Cropping people when photo editing can be a tricky business, but here is a simple rule that works amazingly well in most situations. Whether a photographer is looking at an action shot, a portrait style sitting or a candid photo, the photographer needs to keep in mind the positioning of the body and how it fits in the frame. A simple trick is that when it comes time to crop out part of a subject’s body, the cropping border should not on the joint of the subject’s limbs. If an arm needs to be cropped, it will look unusual if cropped at the elbow. It can more effectively be cropped at the forearm or bicep area and remain looking natural. The same is true for a leg, cropping at the calf or thigh looks more natural than cropping at the knee or ankle. The reason for this is that when a subject is cropped at the elbow for example, there is an element of mystery as far as what angle or positioning the arm is after it leaves the frame of the photo. When a limb is cropped beyond the joint, the mind’s eye of the viewer of the photo can see where it eventually extends to.

3. Proper Framing Changes Everything

One thing that affects the look of a photograph more than almost anything else is the framing of what is being photographed. Framing refers to how the main subject of the photograph is situated within the field of what is being photographed. The idea is to maximize the space for use by the main subject. When taking photos of people, a photographer should be close enough, or be able to zoom in close enough, so that these people that are important enough to them to be photographed are not lost in the surroundings of whatever else is included in the photo. When taking a photo of a large building or scenery setting, the photographer needs to be far enough away so that the entire subject can be seen, but not so far away that the subject blends in with the rest of the surroundings.

4. Play The Angles

Vacationers are usually thrilled and excited to see things in foreign countries that they’ve never seen before, and part of the reason is that these things are three dimensional and real. The trouble with transferring these sites to film is that photographs are two dimensional by their very nature. The way for a photographer to borrow as much of the three dimensional reality of a building or city scene as possible is to play the angles. A photo showing a road disappear off into the distance adds depth to a shot showing the city life of a community. A photo of a tall building taken from the corner so that two sides of the structure are seen trailing to the heavens is much more dramatic that a normal front-on picture that only shows one side of the building.

5. Reflections Pay Off

A popular standard travel photo involves taking a photo of a building or historical site that has still water in front of it. This causes there to be a perfect image of the intended subject, and then directly below it is an inverted and somewhat distorted image of that subject. The reason this is a popular photo is because it is extremely pleasing to the eye of the person viewing it. When coming across conditions that provide for a photo like this to be taken, the photographer can often take a risk and train their camera more on the reflection or use an unusual angle to change the appearance of the photo somewhat. Reflective pool photographs will remain popular for many years to come, and with good reason, people love them.

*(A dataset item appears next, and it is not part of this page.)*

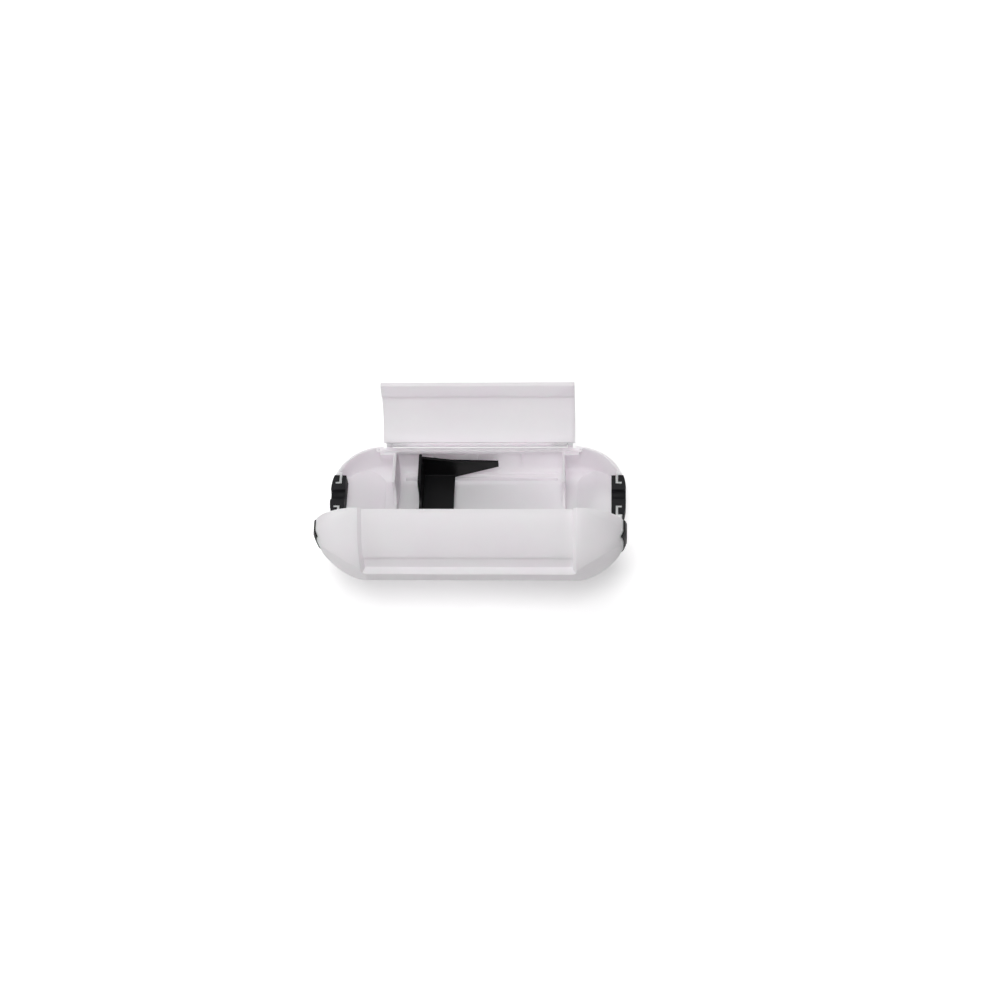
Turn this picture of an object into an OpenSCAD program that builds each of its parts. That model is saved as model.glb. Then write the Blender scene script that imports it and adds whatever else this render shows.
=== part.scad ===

6. Know How To Disable The Flash

While modern technology allows for cameras to have both manual and automatic features that can affect the appearance of a photograph greatly, there is one camera feature that a photographer should master regardless of what model of camera they are using. A flash on a camera can be a photographer’s best friend, enabling photos to be taken in the dark that otherwise would have to be skipped. Often though, a photo can be taken in soft light without a flash and appear to be more natural and pleasant than when the flash is used. Also there are many times that either all or part of the subject being photographed is reflective. Without proper attention to the angle that the photo is taken to in relation to these reflective surfaces, the photographer could end up having photos that are dominated by the reflection of the camera’s flash. Disabling the flash is a must in certain situations. In fact, with today’s modern digital cameras it should be easy enough to take one photo with the flash on and then one with it off, then the decision on which photo to keep can be made at a later date.

7. Don’t Be Confined To The Center Of The Photo

Many photographers are so enamored or conscious of the intended subject of the photo that they automatically photograph it in a way so that it is in the direct center of the shot. While this does bring attention to the subject and make it so there can be no doubt in what the intended subject is, it can also not be the most pleasing way of assembling a photo. There is an old photography rule called the rule of thirds that many photographers have mastered to great success. The concept states that a scene will look more pleasing to the eye if the focal point of the photo sits not in the center of the photo, but either at the one third or two thirds line horizontally or vertically. This naturally makes the eye of the viewer see more of the background and allows them to experience what is being photographed at a better level. When used properly either with photographing scenery or photographing people, this can produce a photo that will be a treasured part of the photographer’s experience.

With the aid of better techniques and even some little tricks, everyone can end up with better vacation photographs. Photographs can add to and extend the good memories of a great vacation. As time passes, everyones memories do fade and sometimes important but small details are forgotten. By capturing those memories in well laid out and beautifully planned photos, travelers are actually both extending the positive impact of the vacation as well as coming up with a great way to share their experiences with friends and family.